I fully understand the chain that You are describing, but I also understand costs of doing business, ie. labor, Uncle Sam, permits, licenses, property taxes etc, etc, etc--a whole host of expenses that seem to crop up. (Pun intended)
Often times a business will sell a product at cost or at original cost plus estimated overhead just to unload the current stock, because the season, trend, whatever is over or coming to a close. Sometimes they will even sell at a loss in order to reduce their overall loss (dimes on a dollar), or because the trend is over and they made sufficient profit DURING the trend to easily justify unloading the remaining stock quickly.

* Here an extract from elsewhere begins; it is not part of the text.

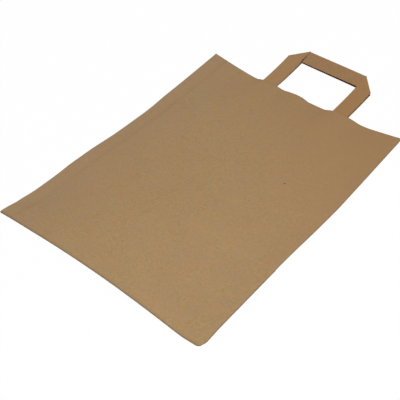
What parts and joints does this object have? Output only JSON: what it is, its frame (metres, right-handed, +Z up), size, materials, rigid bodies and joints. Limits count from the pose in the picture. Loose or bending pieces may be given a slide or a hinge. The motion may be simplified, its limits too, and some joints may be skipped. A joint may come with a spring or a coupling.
{
  "type": "flat handle paper bag",
  "caption": "Plain kraft paper carrier bag with a rectangular bottom and two flat tape handles, folded flat, for takeaway food and shopping.",
  "frame": {"origin": "on the table, under the middle of the flat bag and its handles", "axes": "+Y from the folded bottom towards the mouth and handles, +X across the bag, +Z up from the table through the flat bag"},
  "size_m": [0.26, 0.4234, 0.0131],
  "materials": {
    "kraft_paper": "matte brown kraft paper with a fine fibre fleck",
    "handle_paper": "smooth matte brown kraft tape"
  },
  "bodies": {
    "root": {"bag_body": "kraft_paper", "upper_handle": "handle_paper", "lower_handle": "handle_paper", "upper_handle_patch": "kraft_paper", "lower_handle_patch": "kraft_paper"}
  },
  "joints": []
}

Sometimes, because of Bankruptcy or product discontinuation--Hence, Big Lots, many types of "Dollar" stores, etc.
That is My guess on why PFT is selling VFTs for 79cents: because the peak of the bulk buying season is pretty much over or coming to a close for this year, and they need to unload some overstock. Maybe I'm wrong.
I guess that what I admittedly don't know enough about is TC. I was under the impression that the benefits of TC were much more short-term- I guess not. I wasn't under the impression that plants were raised for yrs in TC. I thought it was simply a matter of months.
If your vendor, or anybody else, can legally raise VFTs with rhizomes that big and sell them for $2.00---I'm behind them completely. Some of my favorites are the "older" plants that I have.
Additional notes on the costs of doing business:The more hands a product travels through--the more markups there are, The markups on living things varies considerably and is higher than non-living things, because living things die, Sometimes the packaging that a product comes in---costs more than the product itself!
As a side note: Some small business owners will work their butt off, take their net 15k profit and a glass of wine and think they have done well for the yr. If they are happy---then I'm happy for them.
Just because someone "owns" a business--doesn't mean they are raking it in hand over fist, or that they are doing well. 9 out 10 business startups fail. #1 reason? Inadequate management. #2 reason? Growing too fast. Get past the first two for 5 yrs---and you MIGHT survive.
But, heck, you're seventeen!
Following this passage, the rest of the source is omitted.